== Dataset records
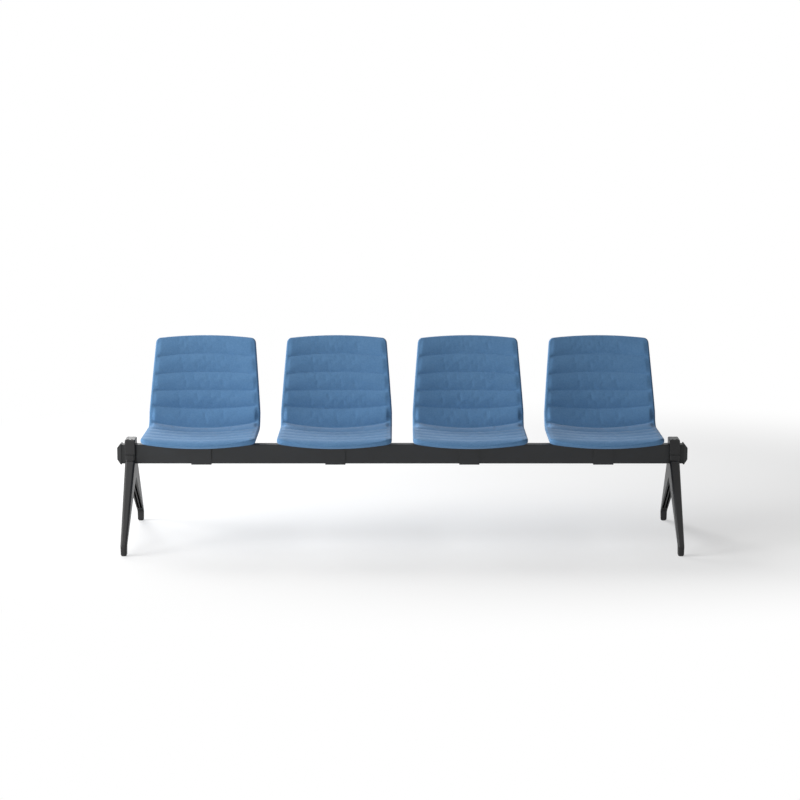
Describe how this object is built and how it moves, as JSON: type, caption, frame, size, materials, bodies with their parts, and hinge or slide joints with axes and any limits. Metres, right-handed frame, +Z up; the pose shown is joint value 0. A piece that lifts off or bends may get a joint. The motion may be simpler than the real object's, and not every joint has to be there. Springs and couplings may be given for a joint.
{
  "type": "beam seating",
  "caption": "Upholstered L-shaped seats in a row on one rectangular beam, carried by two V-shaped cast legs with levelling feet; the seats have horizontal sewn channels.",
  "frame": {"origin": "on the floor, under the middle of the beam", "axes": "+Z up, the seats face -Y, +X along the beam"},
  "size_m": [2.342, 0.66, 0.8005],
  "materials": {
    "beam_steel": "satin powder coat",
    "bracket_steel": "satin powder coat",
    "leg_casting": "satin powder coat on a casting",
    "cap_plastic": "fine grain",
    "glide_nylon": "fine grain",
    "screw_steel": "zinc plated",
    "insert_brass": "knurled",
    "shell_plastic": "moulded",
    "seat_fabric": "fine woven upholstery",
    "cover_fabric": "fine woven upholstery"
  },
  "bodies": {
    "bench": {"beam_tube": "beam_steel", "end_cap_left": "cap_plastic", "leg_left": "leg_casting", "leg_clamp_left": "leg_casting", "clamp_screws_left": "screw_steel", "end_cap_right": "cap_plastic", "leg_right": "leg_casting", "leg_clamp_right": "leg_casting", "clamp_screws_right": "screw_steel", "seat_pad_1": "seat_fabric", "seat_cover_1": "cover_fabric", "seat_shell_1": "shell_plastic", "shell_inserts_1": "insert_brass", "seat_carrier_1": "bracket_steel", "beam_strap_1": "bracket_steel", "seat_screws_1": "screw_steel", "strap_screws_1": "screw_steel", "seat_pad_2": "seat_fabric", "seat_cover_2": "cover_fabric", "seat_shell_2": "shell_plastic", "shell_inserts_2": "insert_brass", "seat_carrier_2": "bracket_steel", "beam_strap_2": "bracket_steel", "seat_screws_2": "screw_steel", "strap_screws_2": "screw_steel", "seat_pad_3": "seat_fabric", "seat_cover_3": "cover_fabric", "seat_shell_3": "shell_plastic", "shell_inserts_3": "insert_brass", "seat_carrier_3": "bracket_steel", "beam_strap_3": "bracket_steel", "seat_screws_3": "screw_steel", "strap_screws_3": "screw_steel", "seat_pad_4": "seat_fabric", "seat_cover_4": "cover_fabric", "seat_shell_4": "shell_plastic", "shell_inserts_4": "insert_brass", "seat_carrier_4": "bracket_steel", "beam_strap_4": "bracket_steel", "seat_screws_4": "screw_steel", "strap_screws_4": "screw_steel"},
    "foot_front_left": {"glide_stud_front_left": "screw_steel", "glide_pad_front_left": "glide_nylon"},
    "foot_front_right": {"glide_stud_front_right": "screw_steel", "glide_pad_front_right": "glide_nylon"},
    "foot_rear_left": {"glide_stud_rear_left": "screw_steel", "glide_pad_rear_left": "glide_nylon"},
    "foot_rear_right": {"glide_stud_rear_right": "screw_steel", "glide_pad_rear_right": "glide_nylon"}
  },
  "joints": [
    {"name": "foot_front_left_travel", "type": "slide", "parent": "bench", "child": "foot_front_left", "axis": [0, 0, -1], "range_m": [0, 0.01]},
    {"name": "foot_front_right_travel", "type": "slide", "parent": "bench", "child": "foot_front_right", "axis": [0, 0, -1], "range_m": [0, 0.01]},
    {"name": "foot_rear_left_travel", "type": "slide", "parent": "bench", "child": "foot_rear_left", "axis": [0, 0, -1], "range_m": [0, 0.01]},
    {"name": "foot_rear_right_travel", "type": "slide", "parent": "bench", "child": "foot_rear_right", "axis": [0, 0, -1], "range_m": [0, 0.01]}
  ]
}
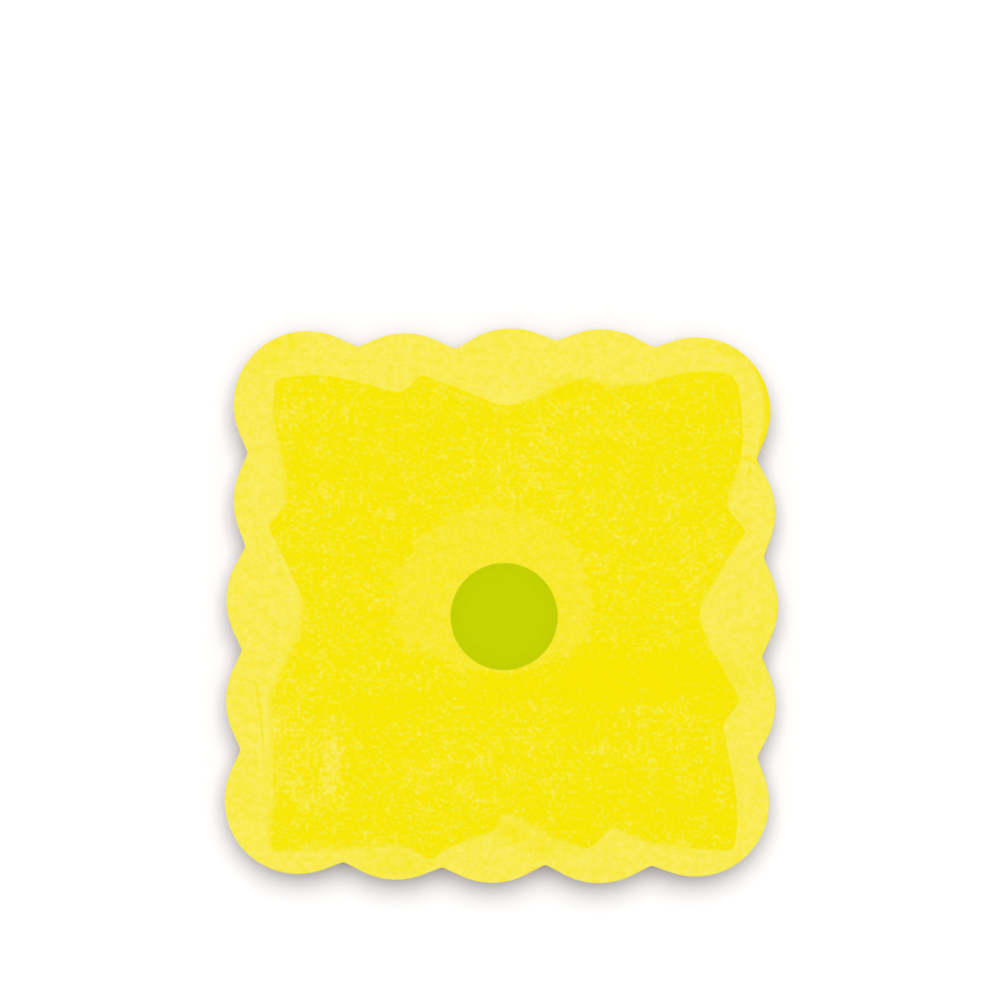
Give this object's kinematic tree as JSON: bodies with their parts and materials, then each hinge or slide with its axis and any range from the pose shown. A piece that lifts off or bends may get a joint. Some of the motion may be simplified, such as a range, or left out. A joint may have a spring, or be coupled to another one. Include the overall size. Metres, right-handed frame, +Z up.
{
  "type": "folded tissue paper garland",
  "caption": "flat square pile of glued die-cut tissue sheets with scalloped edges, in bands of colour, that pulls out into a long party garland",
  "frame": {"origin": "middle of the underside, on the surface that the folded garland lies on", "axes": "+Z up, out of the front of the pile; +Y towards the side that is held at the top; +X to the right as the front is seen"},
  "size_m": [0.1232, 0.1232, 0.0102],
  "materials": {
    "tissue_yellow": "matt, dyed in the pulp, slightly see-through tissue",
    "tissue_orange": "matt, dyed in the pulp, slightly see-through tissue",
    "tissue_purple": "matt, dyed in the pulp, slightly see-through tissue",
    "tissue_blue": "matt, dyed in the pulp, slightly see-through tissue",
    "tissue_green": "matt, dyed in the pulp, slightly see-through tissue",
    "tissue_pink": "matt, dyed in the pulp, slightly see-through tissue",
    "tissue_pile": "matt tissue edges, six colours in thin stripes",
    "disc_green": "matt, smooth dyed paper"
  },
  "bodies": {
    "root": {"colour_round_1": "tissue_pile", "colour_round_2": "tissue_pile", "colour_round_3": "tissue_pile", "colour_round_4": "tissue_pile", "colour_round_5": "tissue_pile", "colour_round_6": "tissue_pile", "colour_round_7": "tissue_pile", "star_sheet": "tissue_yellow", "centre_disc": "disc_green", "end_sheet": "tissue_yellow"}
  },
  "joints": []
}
====
» **What the task requires**:
Repeat the data exactly. Leave nothing out.

» **Response to the exercise**:
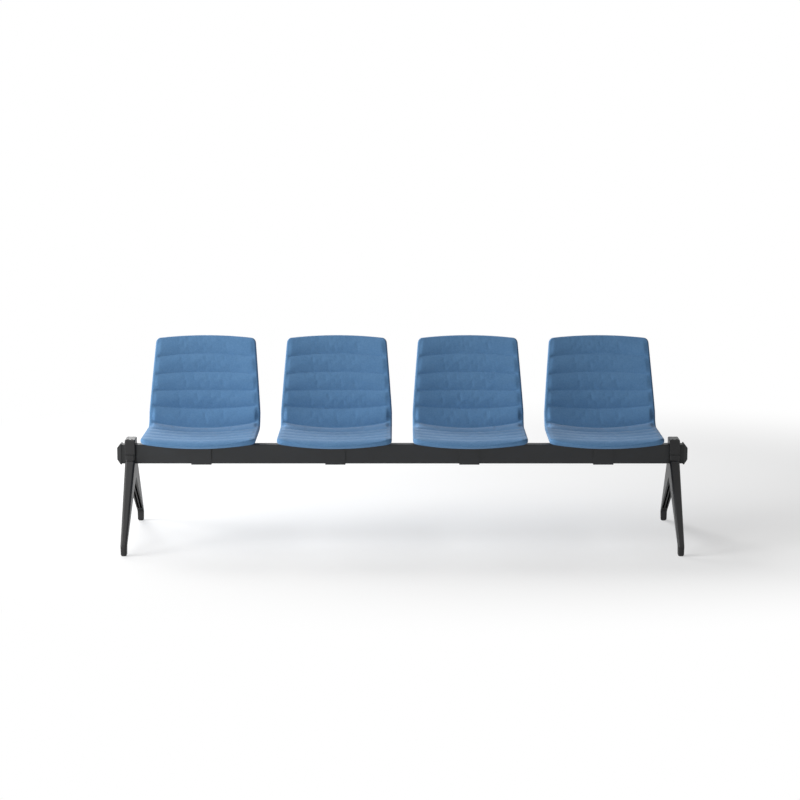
Describe how this object is built and how it moves, as JSON: type, caption, frame, size, materials, bodies with their parts, and hinge or slide joints with axes and any limits. Metres, right-handed frame, +Z up; the pose shown is joint value 0. A piece that lifts off or bends may get a joint. The motion may be simpler than the real object's, and not every joint has to be there. Springs and couplings may be given for a joint.
{
  "type": "beam seating",
  "caption": "Upholstered L-shaped seats in a row on one rectangular beam, carried by two V-shaped cast legs with levelling feet; the seats have horizontal sewn channels.",
  "frame": {"origin": "on the floor, under the middle of the beam", "axes": "+Z up, the seats face -Y, +X along the beam"},
  "size_m": [2.342, 0.66, 0.8005],
  "materials": {
    "beam_steel": "satin powder coat",
    "bracket_steel": "satin powder coat",
    "leg_casting": "satin powder coat on a casting",
    "cap_plastic": "fine grain",
    "glide_nylon": "fine grain",
    "screw_steel": "zinc plated",
    "insert_brass": "knurled",
    "shell_plastic": "moulded",
    "seat_fabric": "fine woven upholstery",
    "cover_fabric": "fine woven upholstery"
  },
  "bodies": {
    "bench": {"beam_tube": "beam_steel", "end_cap_left": "cap_plastic", "leg_left": "leg_casting", "leg_clamp_left": "leg_casting", "clamp_screws_left": "screw_steel", "end_cap_right": "cap_plastic", "leg_right": "leg_casting", "leg_clamp_right": "leg_casting", "clamp_screws_right": "screw_steel", "seat_pad_1": "seat_fabric", "seat_cover_1": "cover_fabric", "seat_shell_1": "shell_plastic", "shell_inserts_1": "insert_brass", "seat_carrier_1": "bracket_steel", "beam_strap_1": "bracket_steel", "seat_screws_1": "screw_steel", "strap_screws_1": "screw_steel", "seat_pad_2": "seat_fabric", "seat_cover_2": "cover_fabric", "seat_shell_2": "shell_plastic", "shell_inserts_2": "insert_brass", "seat_carrier_2": "bracket_steel", "beam_strap_2": "bracket_steel", "seat_screws_2": "screw_steel", "strap_screws_2": "screw_steel", "seat_pad_3": "seat_fabric", "seat_cover_3": "cover_fabric", "seat_shell_3": "shell_plastic", "shell_inserts_3": "insert_brass", "seat_carrier_3": "bracket_steel", "beam_strap_3": "bracket_steel", "seat_screws_3": "screw_steel", "strap_screws_3": "screw_steel", "seat_pad_4": "seat_fabric", "seat_cover_4": "cover_fabric", "seat_shell_4": "shell_plastic", "shell_inserts_4": "insert_brass", "seat_carrier_4": "bracket_steel", "beam_strap_4": "bracket_steel", "seat_screws_4": "screw_steel", "strap_screws_4": "screw_steel"},
    "foot_front_left": {"glide_stud_front_left": "screw_steel", "glide_pad_front_left": "glide_nylon"},
    "foot_front_right": {"glide_stud_front_right": "screw_steel", "glide_pad_front_right": "glide_nylon"},
    "foot_rear_left": {"glide_stud_rear_left": "screw_steel", "glide_pad_rear_left": "glide_nylon"},
    "foot_rear_right": {"glide_stud_rear_right": "screw_steel", "glide_pad_rear_right": "glide_nylon"}
  },
  "joints": [
    {"name": "foot_front_left_travel", "type": "slide", "parent": "bench", "child": "foot_front_left", "axis": [0, 0, -1], "range_m": [0, 0.01]},
    {"name": "foot_front_right_travel", "type": "slide", "parent": "bench", "child": "foot_front_right", "axis": [0, 0, -1], "range_m": [0, 0.01]},
    {"name": "foot_rear_left_travel", "type": "slide", "parent": "bench", "child": "foot_rear_left", "axis": [0, 0, -1], "range_m": [0, 0.01]},
    {"name": "foot_rear_right_travel", "type": "slide", "parent": "bench", "child": "foot_rear_right", "axis": [0, 0, -1], "range_m": [0, 0.01]}
  ]
}
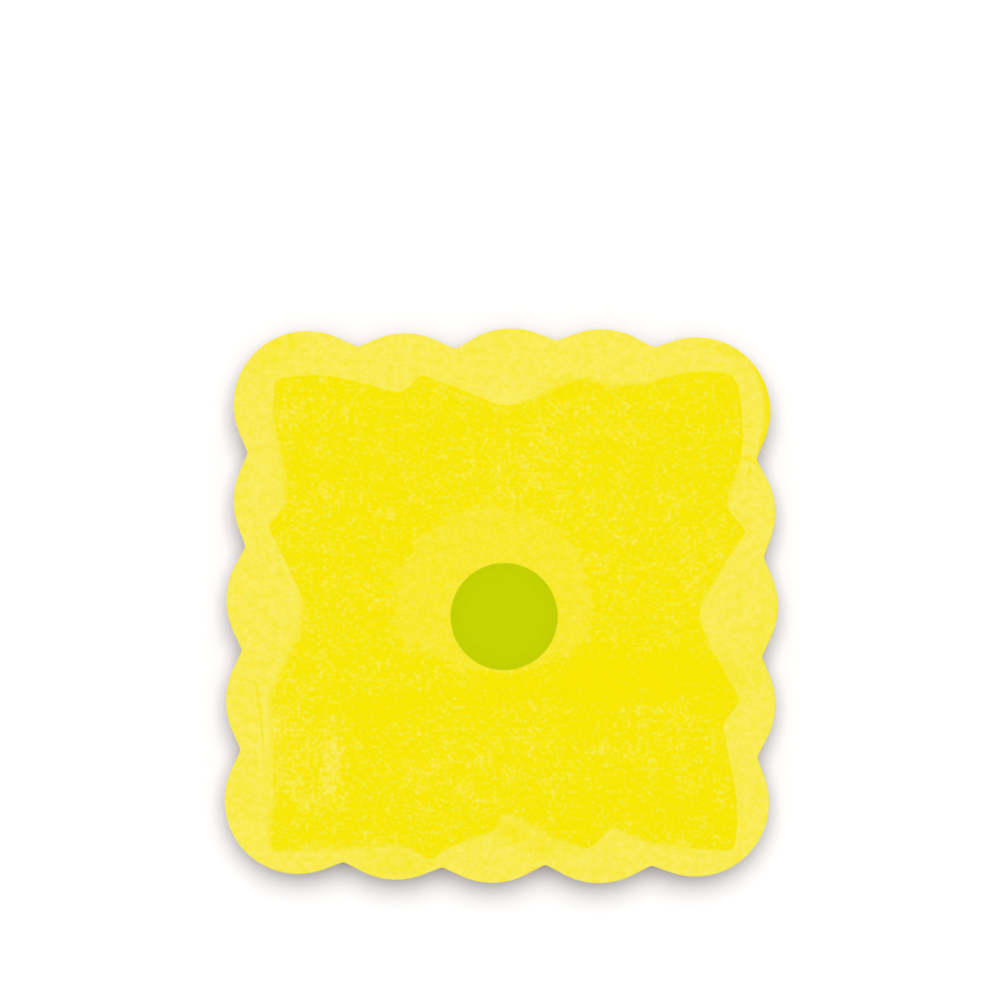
Give this object's kinematic tree as JSON: bodies with their parts and materials, then each hinge or slide with its axis and any range from the pose shown. A piece that lifts off or bends may get a joint. Some of the motion may be simplified, such as a range, or left out. A joint may have a spring, or be coupled to another one. Include the overall size. Metres, right-handed frame, +Z up.
{
  "type": "folded tissue paper garland",
  "caption": "flat square pile of glued die-cut tissue sheets with scalloped edges, in bands of colour, that pulls out into a long party garland",
  "frame": {"origin": "middle of the underside, on the surface that the folded garland lies on", "axes": "+Z up, out of the front of the pile; +Y towards the side that is held at the top; +X to the right as the front is seen"},
  "size_m": [0.1232, 0.1232, 0.0102],
  "materials": {
    "tissue_yellow": "matt, dyed in the pulp, slightly see-through tissue",
    "tissue_orange": "matt, dyed in the pulp, slightly see-through tissue",
    "tissue_purple": "matt, dyed in the pulp, slightly see-through tissue",
    "tissue_blue": "matt, dyed in the pulp, slightly see-through tissue",
    "tissue_green": "matt, dyed in the pulp, slightly see-through tissue",
    "tissue_pink": "matt, dyed in the pulp, slightly see-through tissue",
    "tissue_pile": "matt tissue edges, six colours in thin stripes",
    "disc_green": "matt, smooth dyed paper"
  },
  "bodies": {
    "root": {"colour_round_1": "tissue_pile", "colour_round_2": "tissue_pile", "colour_round_3": "tissue_pile", "colour_round_4": "tissue_pile", "colour_round_5": "tissue_pile", "colour_round_6": "tissue_pile", "colour_round_7": "tissue_pile", "star_sheet": "tissue_yellow", "centre_disc": "disc_green", "end_sheet": "tissue_yellow"}
  },
  "joints": []
}